Donc c'est le Sénégal qui retarde ce projet ?
Non. Il faut qu'on soit clair. Tous les crédits ne sont pas disponibles pour le moment. Donc le Sénégal n'a rien à voir dans les lenteurs notées dans la mise en œuvre du projet en question.
Qui doit financer les crédits ?
C'est la France, même si elle a fait un appel à contribution aux différentes parties prenantes dans ce projet. Si les Etats impliqués n'y consentent pas, la France le fera, pour un meilleur accès de ce fonds, qui est très usité par la communauté internationale.
Peut-on avoir une idée du montant financier de ce projet ?
C'est un projet qui est en train d'être monté. Pour le coût financier, c'est la seconde étape. La première étape, c'est la faisabilité. On y travaille. Le Sénégal en a assez fait parce que depuis la décolonisation, c'est le gouvernement du Sénégal qui met à disposition des locaux, du personnel et qui entretient les locaux des archives. Donc, le Sénégal en a assez fait pour la conservation des fonds d'archives. Mais moi, mon combat le plus grand reste et demeure l'édification d'une maison des archives, à mesure de prendre en charge correctement le patrimoine archivistique national aussi bien ancien que moderne. Car, notre déménagement au 4 C n'est que provisoire. Nous lançons un cri du cœur pour que vivement, à l'issue de la réhabilitation du building administratif, que nous puissions disposer d'une maison des archives apte à nous accueillir ou à défaut, voir le démarrage des constructions de cette maison des archives. Nous avons bon espoir du fait que pour la première fois dans l'histoire des discours de politique générale, le Premier ministre a parlé de la construction prochaine de la maison des archives.
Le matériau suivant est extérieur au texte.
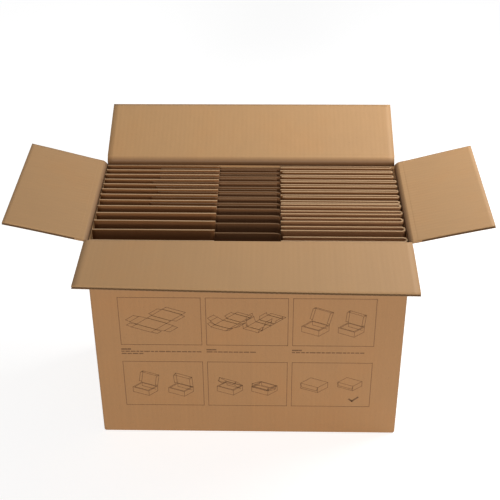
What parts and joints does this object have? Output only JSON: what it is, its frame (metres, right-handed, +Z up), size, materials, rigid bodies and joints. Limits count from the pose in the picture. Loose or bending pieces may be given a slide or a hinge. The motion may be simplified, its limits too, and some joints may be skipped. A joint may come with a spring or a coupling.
{
  "type": "shipping box",
  "caption": "Slotted corrugated shipping box standing open, with four hinged top flaps, packed with folded mailer blanks on edge.",
  "frame": {"origin": "under the middle of the box, on the surface that it stands on", "axes": "+Z up, +X along the long walls to the right, +Y from the printed front wall to the back wall"},
  "size_m": [0.7753, 0.5187, 0.4598],
  "materials": {
    "kraft_board": "uncoated brown kraft liner on corrugated board",
    "mailer_board": "uncoated brown kraft liner on thin corrugated board",
    "tape_film": "tan packing tape, satin",
    "brown_ink": "thin dark brown print on kraft"
  },
  "bodies": {
    "carton": {"carton_body": "kraft_board", "bottom_tape": "tape_film", "mailer_01": "mailer_board", "mailer_02": "mailer_board", "mailer_03": "mailer_board", "mailer_04": "mailer_board", "mailer_05": "mailer_board", "mailer_06": "mailer_board", "mailer_07": "mailer_board", "mailer_08": "mailer_board", "mailer_09": "mailer_board", "mailer_10": "mailer_board", "mailer_11": "mailer_board", "mailer_12": "mailer_board", "mailer_13": "mailer_board", "printed_frame_1": "brown_ink", "printed_frame_2": "brown_ink", "printed_frame_3": "brown_ink", "printed_frame_4": "brown_ink", "printed_frame_5": "brown_ink", "printed_frame_6": "brown_ink"},
    "front_flap": {"front_flap": "kraft_board"},
    "back_flap": {"back_flap": "kraft_board"},
    "left_flap": {"left_flap": "kraft_board"},
    "right_flap": {"right_flap": "kraft_board"}
  },
  "joints": [
    {"name": "front_flap_hinge", "type": "hinge", "parent": "carton", "child": "front_flap", "pos_m": [0, -0.132, 0.41], "axis": [-1, 0, 0], "range_deg": [-87, 178.7]},
    {"name": "back_flap_hinge", "type": "hinge", "parent": "carton", "child": "back_flap", "pos_m": [0, 0.132, 0.41], "axis": [1, 0, 0], "range_deg": [-107, 159.5]},
    {"name": "left_flap_hinge", "type": "hinge", "parent": "carton", "child": "left_flap", "pos_m": [-0.26, 0, 0.4057], "axis": [0, 1, 0], "range_deg": [-101, 166]},
    {"name": "right_flap_hinge", "type": "hinge", "parent": "carton", "child": "right_flap", "pos_m": [0.26, 0, 0.4057], "axis": [0, -1, 0], "range_deg": [-100.8, 166.2]}
  ]
}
Quels sont les actes que vous avez eu à poser depuis que vous êtes à la tête des Archives du Sénégal ?
Il est difficile de parler de soi-même. Nous avons eu à organiser un colloque scientifique sur les archives du Sénégal. Nous avons aussi organisé la prestation de serment de 44 archivistes. Nous avons formé une commission qui travaille étroitement sur les projets de décret d'application de la loi d'archives, la loi relative aux archives et aux documents administratifs. Nous avons en charge ce grand défi que constitue ce déménagement. Chaque année, depuis 3 ans, j'organise la journée internationale des archives. Je travaille avec une superbe équipe. Je serais aux anges si on arrivait à réaliser la maison des archives. Néanmoins, après édification de la maison des archives, je voudrais voir la valorisation de la fonction archives pour inviter la communauté nationale à mieux sensibiliser sur la fonction archives. J'invite les patrons de presse, les chefs d'entreprise à constituer des services d'archives avec l'aide des professionnels diplômés de l'école. C'est un grand vœu que je chéris.
Avez-vous les moyens pour réussir votre mission ?
Nous avons un budget convenable. Je n'irais pas jusque dans les détails. Mais Je lance un plaidoyer à l'endroit des autorités pour le recrutement massif d'archivistes diplômés parce que nous avons des gab de classements qui ne peuvent se faire qu'avec des archivistes qui ont été formés à bonne école. Des techniciens également, nous en avons aussi besoin aux archives nationales. D'ailleurs l'atelier de restauration et l'unité audiovisuelle risquent d'être fermés faute de techniciens. Celui qui y officiait est parti à la retraite. Il est le seul restaurateur professionnel de l'AOF.
Est-ce à dire que l'Ebad ne joue pas son rôle ?
L'EBAD sert à former les archivistes, bibliothécaires, documentalistes. Ces métiers sont des métiers auxiliaires. Le restaurateur, il est formé ailleurs.